Sastrawan dan Guru Besar Universitas Udayana I Nyoman Darma Putra masih terus meneliti asal mula Jalan Gajah Mada. ”Ya, belum ada referensi persis sejarah nama Gajah Mada. Bisa saja penamaan itu terkait adanya nama Jalan Majapahit yang tak jauh dari titik Nol Denpasar. Pemberitaan surat kabar Suara Indonesia (sekarang Bali Post) pada Mei 1964 memuat perubahan nama-nama jalan di Denpasar dan hanya Jalan Gajah Mada yang tidak berubah,” katanya.
Warisan budaya
Pemerintah Kota Denpasar menetapkan kawasan Jalan Gajah Mada sebagai warisan budaya sejak tahun 2008. Sebagai kawasan bersejarah, mulai dari kota kerajaan, kota kolonial, sampai transformasi modern, Gajah Mada senantiasa setia dengan keberadaannya. Gedung-gedung tua bertingkat yang khas berupa pertokoan sepanjang jalan masih bertahan.
Pada era pra-kolonial, Jalan Gajah Mada merupakan akses utama yang menyangga orientasi ruang keyakinan umat Hindu Bali, ”Tri Mandala”. Gajah Mada menjadi penyambung domain pura yang menjadi tempat pemujaan umat Hindu, puri atau istana yang menjadi pusat pemerintahan, serta pasar dan ruang hijau.
Pada era sebelum 1960-an hingga 1980-an, ada dua gedung bioskop yang cukup melegenda bagi masyarakat setempat, yakni Wisnu Theatre, dan Indra Djaja yang sebelumnya bernama Holliwood. ”Ih… ingat pernah masa kecil diajak bibi nonton bioskop pertama kali itu, ya, daerah Gajah Mada ini, tetapi lupa apa nama theatre-nya. Entah mengapa lalu berubah menjadi gedung kantor sekarang,” kenang Kadek Putra (40), warga Denpasar.
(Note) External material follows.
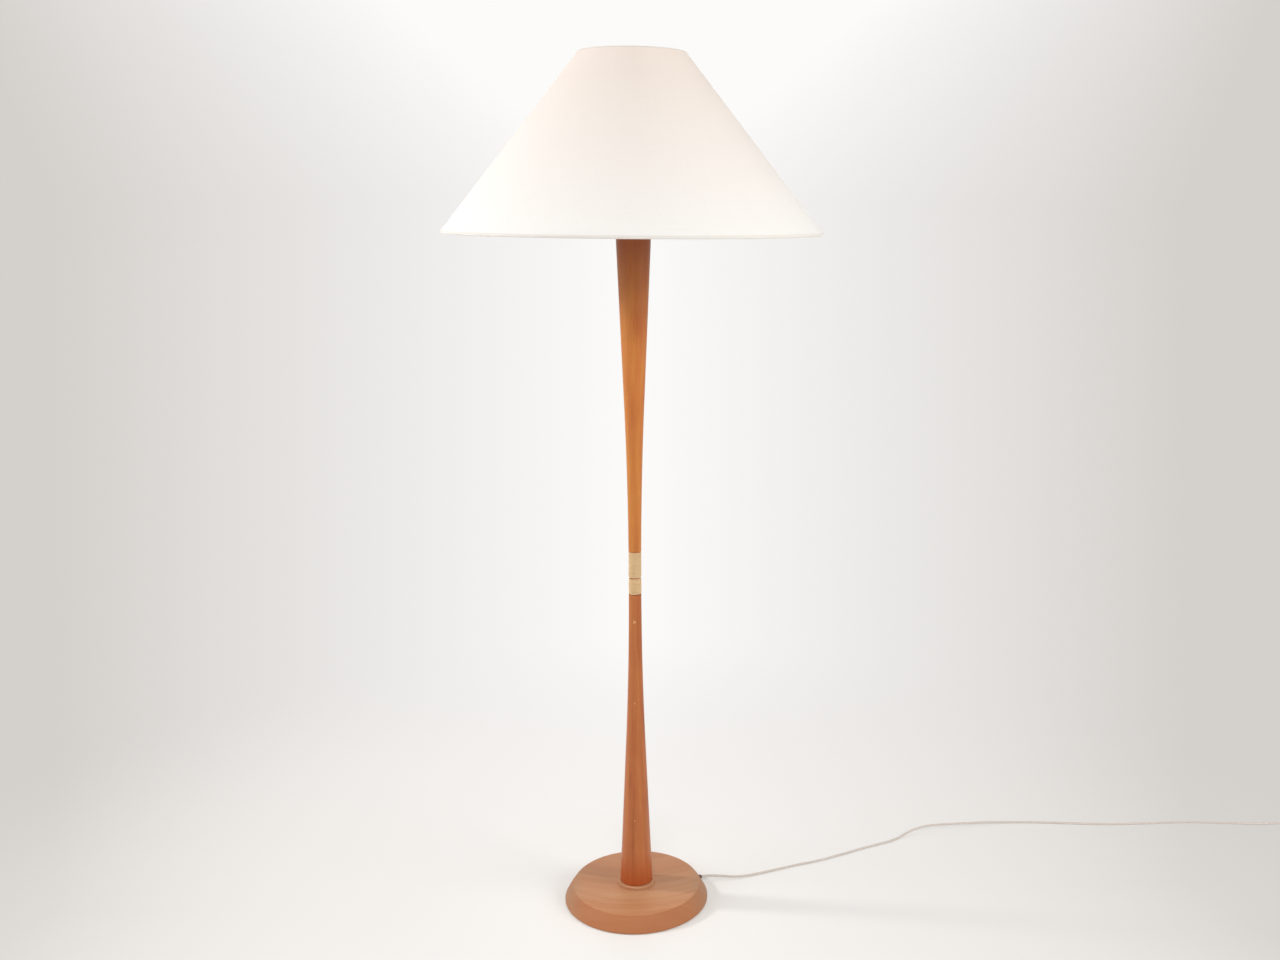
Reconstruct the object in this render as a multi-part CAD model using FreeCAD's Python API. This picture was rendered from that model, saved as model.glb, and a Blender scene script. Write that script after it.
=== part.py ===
import FreeCAD, Part
import math
import os

# A candlestick floor lamp: a turned wooden column, thin at a bound waist and wide at both ends,
# on a bevelled wooden disc, with a wide coolie shade on a harp over a keyed lampholder.
# Millimetres. Z is up, the origin is the centre of the underside, X runs to the right as seen
# from the front, and Y runs to the back.

V = FreeCAD.Vector
UP = V(0, 0, 1)

# ---- clearances ----
running_gap = 0.05       # a shaft in its hole, on the radius
slip_gap = 0.1           # pieces that are slid over each other and stay
rest_gap = 0.2           # flat faces of pieces that turn on each other
bore_gap = 0.2           # the threaded tube in the bored wood

# ---- base ----
base_bottom_radius = 137.7
base_top_radius = 121.1
base_thickness = 29.5
base_edge_height = 2.5   # upright band under the bevel
base_bevel_swell = 0.9   # how far the bevel stands out from a straight line
base_rim_ease = 1.8      # rounding where the bevel meets the top
seat_radius = 35.4       # raised seat that the column stands on
seat_height = 6.5
seat_ease = 1.8
felt_thickness = 1.5
felt_inset = 6.0
recess_rim = 24.4        # wood left round the recess, at the floor
recess_depth = 11.5
weight_rim_gap = 2.0
weight_thickness = 10.0
weight_eye_radius = 22.0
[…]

Pada era pra-kolonial, Jalan Gajah Mada merupakan akses utama yang menyangga orientasi ruang keyakinan umat Hindu Bali, ”Tri Mandala”.
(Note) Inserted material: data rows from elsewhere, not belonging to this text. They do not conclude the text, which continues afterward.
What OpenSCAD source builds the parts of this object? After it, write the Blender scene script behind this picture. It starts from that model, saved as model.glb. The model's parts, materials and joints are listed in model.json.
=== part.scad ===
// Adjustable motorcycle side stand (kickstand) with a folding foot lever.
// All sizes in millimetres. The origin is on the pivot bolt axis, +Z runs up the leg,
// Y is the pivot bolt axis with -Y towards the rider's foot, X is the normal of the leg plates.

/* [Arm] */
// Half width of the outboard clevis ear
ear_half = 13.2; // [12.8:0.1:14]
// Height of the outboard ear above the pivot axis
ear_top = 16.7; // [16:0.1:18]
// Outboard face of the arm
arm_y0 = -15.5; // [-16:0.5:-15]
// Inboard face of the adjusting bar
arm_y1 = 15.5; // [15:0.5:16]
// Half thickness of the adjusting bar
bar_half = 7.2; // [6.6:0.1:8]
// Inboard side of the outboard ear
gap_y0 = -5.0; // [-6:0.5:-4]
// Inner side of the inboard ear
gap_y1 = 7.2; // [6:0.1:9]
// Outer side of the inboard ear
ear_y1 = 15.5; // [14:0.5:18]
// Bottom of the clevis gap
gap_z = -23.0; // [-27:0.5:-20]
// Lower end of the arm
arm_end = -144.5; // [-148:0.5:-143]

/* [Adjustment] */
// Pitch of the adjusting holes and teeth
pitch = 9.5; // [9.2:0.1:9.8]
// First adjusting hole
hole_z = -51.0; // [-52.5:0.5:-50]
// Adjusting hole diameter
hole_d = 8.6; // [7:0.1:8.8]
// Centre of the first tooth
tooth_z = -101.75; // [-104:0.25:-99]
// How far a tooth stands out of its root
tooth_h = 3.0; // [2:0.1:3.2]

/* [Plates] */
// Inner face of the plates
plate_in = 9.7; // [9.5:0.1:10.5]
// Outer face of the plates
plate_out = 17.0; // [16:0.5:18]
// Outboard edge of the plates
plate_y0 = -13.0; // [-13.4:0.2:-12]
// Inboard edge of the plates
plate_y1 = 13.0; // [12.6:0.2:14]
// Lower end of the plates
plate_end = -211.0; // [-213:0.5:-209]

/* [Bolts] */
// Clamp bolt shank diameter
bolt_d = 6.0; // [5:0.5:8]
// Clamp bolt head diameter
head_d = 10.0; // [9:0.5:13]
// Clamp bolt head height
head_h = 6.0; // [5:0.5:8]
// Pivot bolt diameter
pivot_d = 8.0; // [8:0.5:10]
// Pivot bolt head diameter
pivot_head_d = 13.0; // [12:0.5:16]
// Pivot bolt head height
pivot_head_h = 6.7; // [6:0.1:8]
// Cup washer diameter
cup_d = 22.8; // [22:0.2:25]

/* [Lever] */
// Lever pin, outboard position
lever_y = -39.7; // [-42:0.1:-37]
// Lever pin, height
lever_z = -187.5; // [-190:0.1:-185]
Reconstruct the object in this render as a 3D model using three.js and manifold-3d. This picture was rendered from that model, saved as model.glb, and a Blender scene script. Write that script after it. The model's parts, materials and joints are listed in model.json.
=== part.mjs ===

Pada era sekarang, kawasan Gajah Mada terus ditata sebagai destinasi ikonik kota tua. Wali Kota Denpasar Rai Mantra menyatakan, revitalisasi kawasan Gajah Mada menjadi penting dan bertumpu pada wisata budaya cerdas atau pendekatan budaya yang memanfaatkan teknologi informasi.
Memang tidak mudah menandingi ikon destinasi wisata, seperti Pantai Kuta. Namun, Kepala Dinas Pariwisata Denpasar Dezire Mulyani berkeyakinan, kawasan Gajah Mada yang menjadi ikon pariwisata historis Bali tidak boleh terhapus dan tergerus zaman. Perlahan tetapi pasti, dalam waktu lima tahun, mulai dari tahun 2019, Gajah Mada diyakini bakal menjadi salah satu destinasi yang direkomendasikan wisatawan.
Data Statistik Dinas Pariwisata Denpasar mencatat, wisatawan mancanegara mendominasi menginap di Kota Denpasar pada 2018, yaitu 567.243 orang dari total wisatawan yang menginap 609.507 orang. Kemudian, ada 1,9 juta wisatawan yang pelesiran, tetapi tidak menginap di Denpasar. Angka ini masih jauh dari total wisatawan asing ataupun domestik yang datang melalui Bandara Internasional I Gusti Ngurah Rai yang sekitar 11 juta orang pada tahun yang sama.
Agenda wisata
Festival Denpasar telah digelar 12 tahun berturut-turut setiap akhir tahun dan menjadi salah satu incaran wisatawan. Ragam budaya dan kesenian ditampilkan semarak di Nol Kilometer. Festival Denpasar merupakan kelanjutan dari Festival Gajah Mada (FGM) pada masa lampau.
FGM cukup tenar pada 1960-an. Pendapatan dari FGM pada waktu itu digunakan untuk membangun sejumlah fasilitas pendidikan di Denpasar. Seiring waktu, banyak hal yang berubah di Gajah Mada. Namun, sejarah yang tersimpan seakan tiada henti untuk memikat dan dikunjungi.